LIFT Living Archive

 

LIFT Living Archive puts history at your fingertips.

 

File O by Xi Ju Che Jian Theatre (LIFT 95)
Photo Han Lei

LIFT Launch 
by Anne Bean and Paul Burwell (LIFT 93)
Photo Patricia Crummay
The Tower Project by Deborah Warner, (LIFT 99)
Photo Michael O'Brien

La Negra Ester by El Gran Circo Teatro (LIFT 89)
Photo Michael O'Brien

 

Having staged pioneering theatre events in London for over a quarter of a century, LIFT has amassed a wealth of material now housed in the Special Collections Library at Goldsmiths, University of London, and online at liftlivingarchive.com just waiting to be explored.

Within the LIFT Living Archive are documents, photographs, objects and recordings which provide an extensive learning source and an insight into not just the performances seen at LIFT, but also the negotiations and planning which makes the festival happen.

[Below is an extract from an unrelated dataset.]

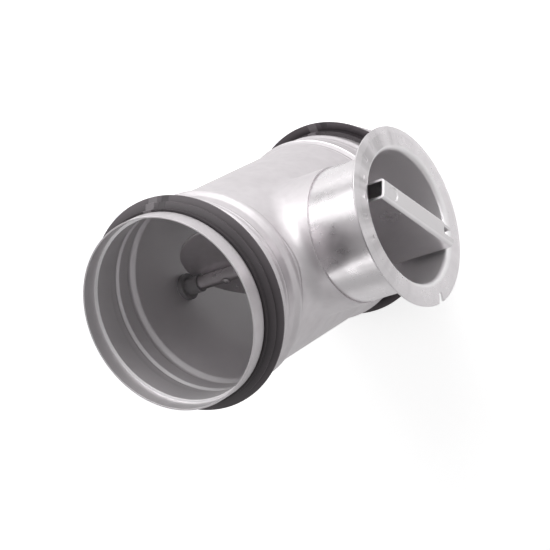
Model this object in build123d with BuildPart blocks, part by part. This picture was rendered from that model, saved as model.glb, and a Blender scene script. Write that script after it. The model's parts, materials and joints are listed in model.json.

Stretching all the way from LIFT's inception in 1981 to 2001, LIFT Living Archive is a treasure trove for academics, artists and anyone with an interest in how LIFT and contemporary theatre has developed. Yet the LIFT Living Archive aims not to bury this illustrious past in boxes or databases for posterity, but to unearth fresh forms of thinking from what has gone before.

Those who visit LIFT Living Archive either in person or online are encouraged to make their own connections between the material, and map out their own paths through the archive for others to follow in their footsteps. Fostering a sense of community, investigation and adventure, the rich heritage preserved in LIFT Living Archive reveals new ways of looking at the future by examining the past.

In 2008, LIFT invited educational and community groups to investigate the archive with us to help develop new understandings about the pleasures, possibilities and challenges of developing public participation and learning projects with archives generally and the LIFT archive specifically. We were keen to know what this participation would reveal about LIFT, about the archive and about creative engagement. The findings are articulated in Dr Caoimhe McAvinchey's report Making an Invitation, the result of a process of collaborative enquiry, dialogue and reflection between all of the participants. You can download the full report below.

Artist and Artistic Director of Forced Entertainment Tim Etchells writes about the LIFT Living Archive in this article for the Guardian: In Praise of LIFT.

Looking at the archive I remember seeing The Wooster Group back in 1986. As an audience member at that time I think I went into a show of theirs called LSD without much clue what was coming – no website to check out, no clips on YouTube. I'd hardly travelled for work, hardly seen anything much theatre-wise from outside the UK. Everything was word of mouth. And encountering the Woosters as part of LIFT didn't so much change everything as offer some kind of final confirmation that a different way of describing the world in theatre was possible and necessary, creating an invitation to think again about the possibilities of the stage and the world itself.